:: MATERIAL

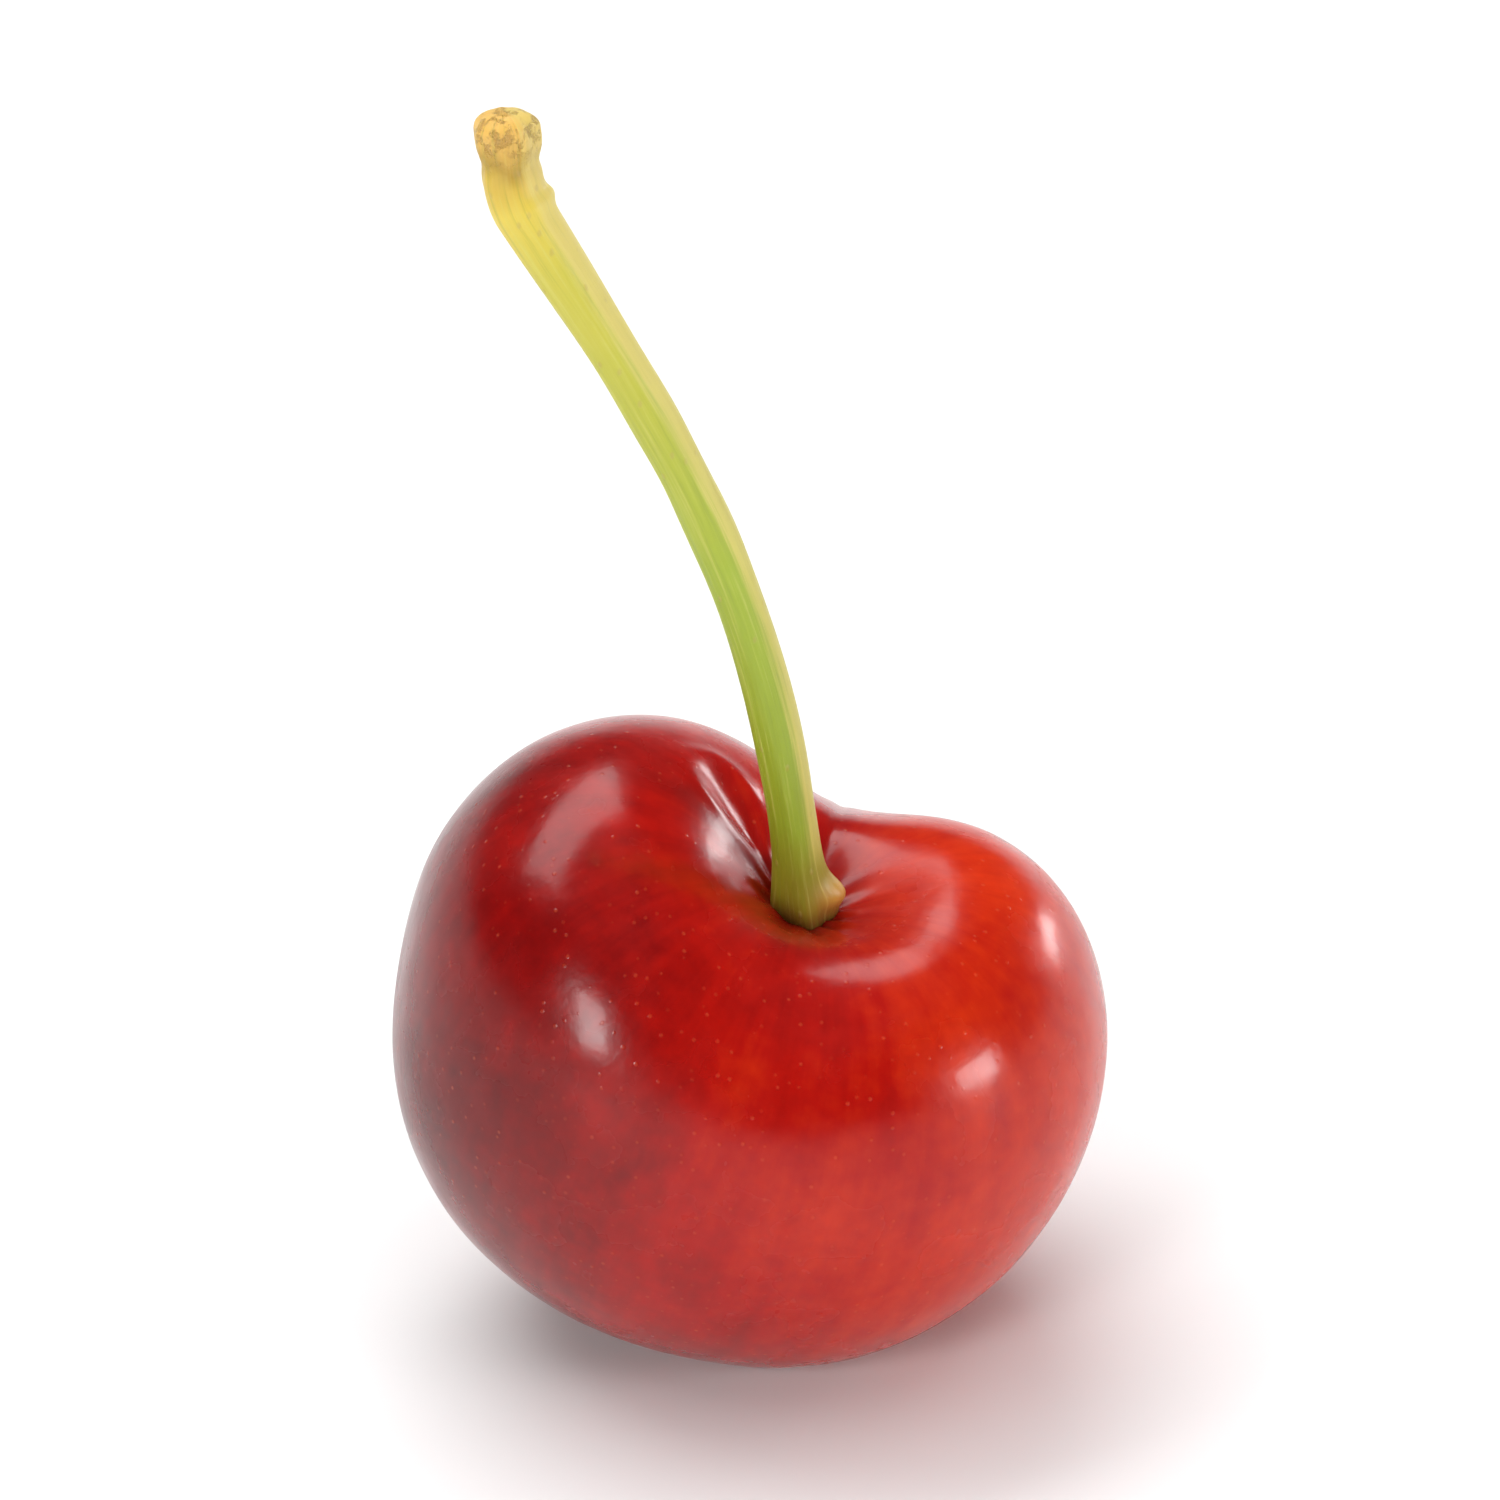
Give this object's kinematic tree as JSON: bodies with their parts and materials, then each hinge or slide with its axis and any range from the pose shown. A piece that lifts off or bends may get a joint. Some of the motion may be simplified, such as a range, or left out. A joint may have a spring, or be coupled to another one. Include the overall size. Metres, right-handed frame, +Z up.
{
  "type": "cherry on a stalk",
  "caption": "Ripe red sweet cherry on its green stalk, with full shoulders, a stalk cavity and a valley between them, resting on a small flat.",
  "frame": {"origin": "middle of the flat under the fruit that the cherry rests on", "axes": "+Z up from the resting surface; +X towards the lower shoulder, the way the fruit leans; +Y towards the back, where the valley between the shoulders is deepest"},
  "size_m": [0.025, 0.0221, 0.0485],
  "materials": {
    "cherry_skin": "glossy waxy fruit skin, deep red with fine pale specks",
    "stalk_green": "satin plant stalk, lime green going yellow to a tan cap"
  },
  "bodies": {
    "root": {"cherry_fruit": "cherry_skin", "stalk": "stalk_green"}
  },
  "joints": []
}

::::
:: MATERIAL

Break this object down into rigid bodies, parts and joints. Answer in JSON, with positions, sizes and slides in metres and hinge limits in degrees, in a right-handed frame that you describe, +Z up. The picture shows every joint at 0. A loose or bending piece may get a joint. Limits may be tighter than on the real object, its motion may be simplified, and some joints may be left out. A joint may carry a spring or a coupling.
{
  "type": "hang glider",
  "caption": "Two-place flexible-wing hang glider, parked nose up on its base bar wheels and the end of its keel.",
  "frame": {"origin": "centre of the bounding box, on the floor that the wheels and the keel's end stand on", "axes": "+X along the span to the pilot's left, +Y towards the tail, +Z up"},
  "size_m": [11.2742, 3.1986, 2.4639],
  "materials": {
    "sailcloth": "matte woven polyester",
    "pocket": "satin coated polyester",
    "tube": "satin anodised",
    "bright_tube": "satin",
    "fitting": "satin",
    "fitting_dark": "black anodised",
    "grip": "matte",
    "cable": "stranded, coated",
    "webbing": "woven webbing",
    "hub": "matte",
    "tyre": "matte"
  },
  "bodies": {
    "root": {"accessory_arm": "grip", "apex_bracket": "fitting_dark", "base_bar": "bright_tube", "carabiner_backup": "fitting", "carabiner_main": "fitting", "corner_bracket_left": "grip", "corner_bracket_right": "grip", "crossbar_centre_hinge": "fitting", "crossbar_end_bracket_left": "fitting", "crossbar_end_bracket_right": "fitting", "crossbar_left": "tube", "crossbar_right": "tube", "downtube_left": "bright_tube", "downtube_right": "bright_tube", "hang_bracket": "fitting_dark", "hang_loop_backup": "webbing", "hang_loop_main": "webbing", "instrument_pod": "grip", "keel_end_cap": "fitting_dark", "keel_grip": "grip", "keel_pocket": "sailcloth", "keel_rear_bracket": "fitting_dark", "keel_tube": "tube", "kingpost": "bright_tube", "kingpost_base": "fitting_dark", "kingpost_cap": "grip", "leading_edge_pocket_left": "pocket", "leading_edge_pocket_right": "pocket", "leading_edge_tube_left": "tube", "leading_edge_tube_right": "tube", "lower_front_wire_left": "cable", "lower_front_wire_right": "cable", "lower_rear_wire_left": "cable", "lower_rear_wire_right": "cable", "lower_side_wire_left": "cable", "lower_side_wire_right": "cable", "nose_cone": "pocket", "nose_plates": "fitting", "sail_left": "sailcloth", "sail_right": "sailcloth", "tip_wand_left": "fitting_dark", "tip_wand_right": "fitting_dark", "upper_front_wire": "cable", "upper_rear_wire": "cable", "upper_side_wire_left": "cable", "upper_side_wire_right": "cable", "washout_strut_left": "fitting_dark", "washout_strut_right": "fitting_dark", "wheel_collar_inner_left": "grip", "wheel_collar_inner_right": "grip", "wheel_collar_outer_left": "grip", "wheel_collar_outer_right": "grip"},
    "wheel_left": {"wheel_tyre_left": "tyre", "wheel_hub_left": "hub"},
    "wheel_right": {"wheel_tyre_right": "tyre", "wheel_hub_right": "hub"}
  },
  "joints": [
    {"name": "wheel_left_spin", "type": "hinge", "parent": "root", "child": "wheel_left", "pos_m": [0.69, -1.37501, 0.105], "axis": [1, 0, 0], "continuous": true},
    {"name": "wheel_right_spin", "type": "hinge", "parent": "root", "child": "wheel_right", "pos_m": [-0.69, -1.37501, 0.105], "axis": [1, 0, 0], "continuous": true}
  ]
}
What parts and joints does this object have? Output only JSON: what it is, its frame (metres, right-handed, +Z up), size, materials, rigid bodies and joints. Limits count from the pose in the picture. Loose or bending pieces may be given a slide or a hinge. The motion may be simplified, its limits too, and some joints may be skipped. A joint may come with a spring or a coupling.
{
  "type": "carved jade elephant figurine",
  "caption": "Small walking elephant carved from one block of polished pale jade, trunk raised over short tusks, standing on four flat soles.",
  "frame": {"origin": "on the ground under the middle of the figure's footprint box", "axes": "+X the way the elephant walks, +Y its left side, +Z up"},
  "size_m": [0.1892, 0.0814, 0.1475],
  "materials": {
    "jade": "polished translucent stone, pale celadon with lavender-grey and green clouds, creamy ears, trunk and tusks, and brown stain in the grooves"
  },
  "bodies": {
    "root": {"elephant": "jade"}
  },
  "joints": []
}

::::
:: MATERIAL

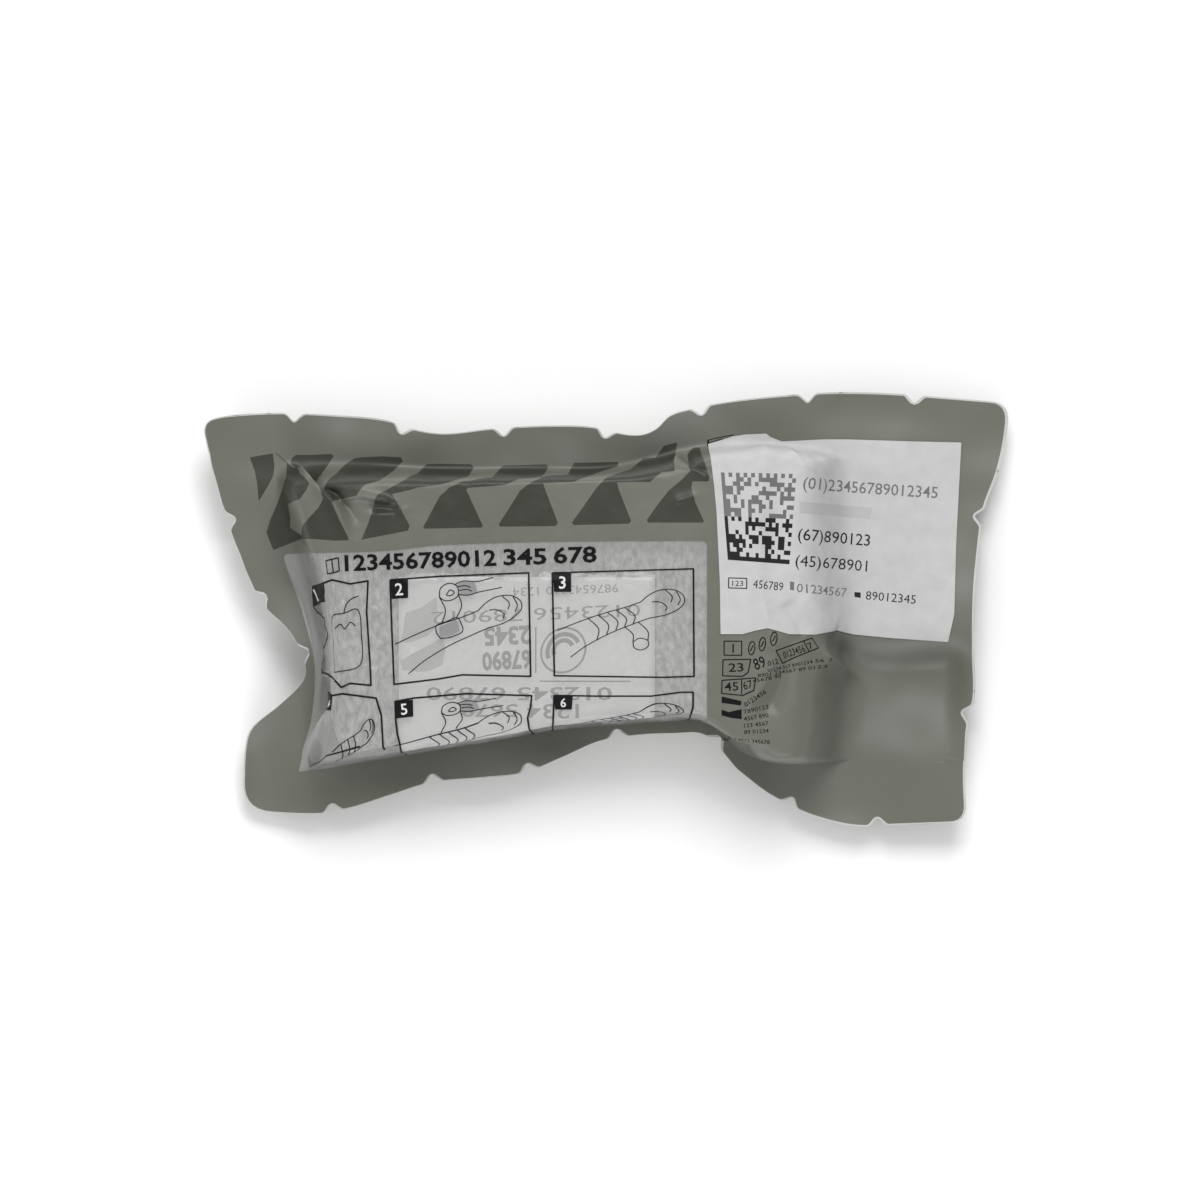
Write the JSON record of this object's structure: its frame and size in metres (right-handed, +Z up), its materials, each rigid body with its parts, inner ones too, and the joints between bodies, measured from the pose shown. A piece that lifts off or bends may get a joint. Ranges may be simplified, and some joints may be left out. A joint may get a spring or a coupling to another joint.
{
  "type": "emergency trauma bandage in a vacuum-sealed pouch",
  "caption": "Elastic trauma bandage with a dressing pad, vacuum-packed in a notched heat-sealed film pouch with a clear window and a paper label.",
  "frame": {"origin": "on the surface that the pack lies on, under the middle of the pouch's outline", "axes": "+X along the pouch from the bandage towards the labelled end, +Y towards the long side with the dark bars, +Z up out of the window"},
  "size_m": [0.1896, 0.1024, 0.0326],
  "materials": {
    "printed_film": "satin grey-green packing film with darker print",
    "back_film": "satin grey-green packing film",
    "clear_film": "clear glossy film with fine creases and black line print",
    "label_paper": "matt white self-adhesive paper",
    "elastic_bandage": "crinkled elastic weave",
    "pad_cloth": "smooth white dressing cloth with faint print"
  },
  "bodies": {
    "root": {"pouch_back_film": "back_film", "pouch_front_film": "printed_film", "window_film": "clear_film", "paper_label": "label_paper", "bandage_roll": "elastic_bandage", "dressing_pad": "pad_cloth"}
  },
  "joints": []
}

::::

▸ **EXERCISE DIRECTIONS**
Using the listing above, gather each line that holds the string "lifts" and copy it.

▸ **CORRECT OUTPUT**
Give this object's kinematic tree as JSON: bodies with their parts and materials, then each hinge or slide with its axis and any range from the pose shown. A piece that lifts off or bends may get a joint. Some of the motion may be simplified, such as a range, or left out. A joint may have a spring, or be coupled to another one. Include the overall size. Metres, right-handed frame, +Z up.
Write the JSON record of this object's structure: its frame and size in metres (right-handed, +Z up), its materials, each rigid body with its parts, inner ones too, and the joints between bodies, measured from the pose shown. A piece that lifts off or bends may get a joint. Ranges may be simplified, and some joints may be left out. A joint may get a spring or a coupling to another joint.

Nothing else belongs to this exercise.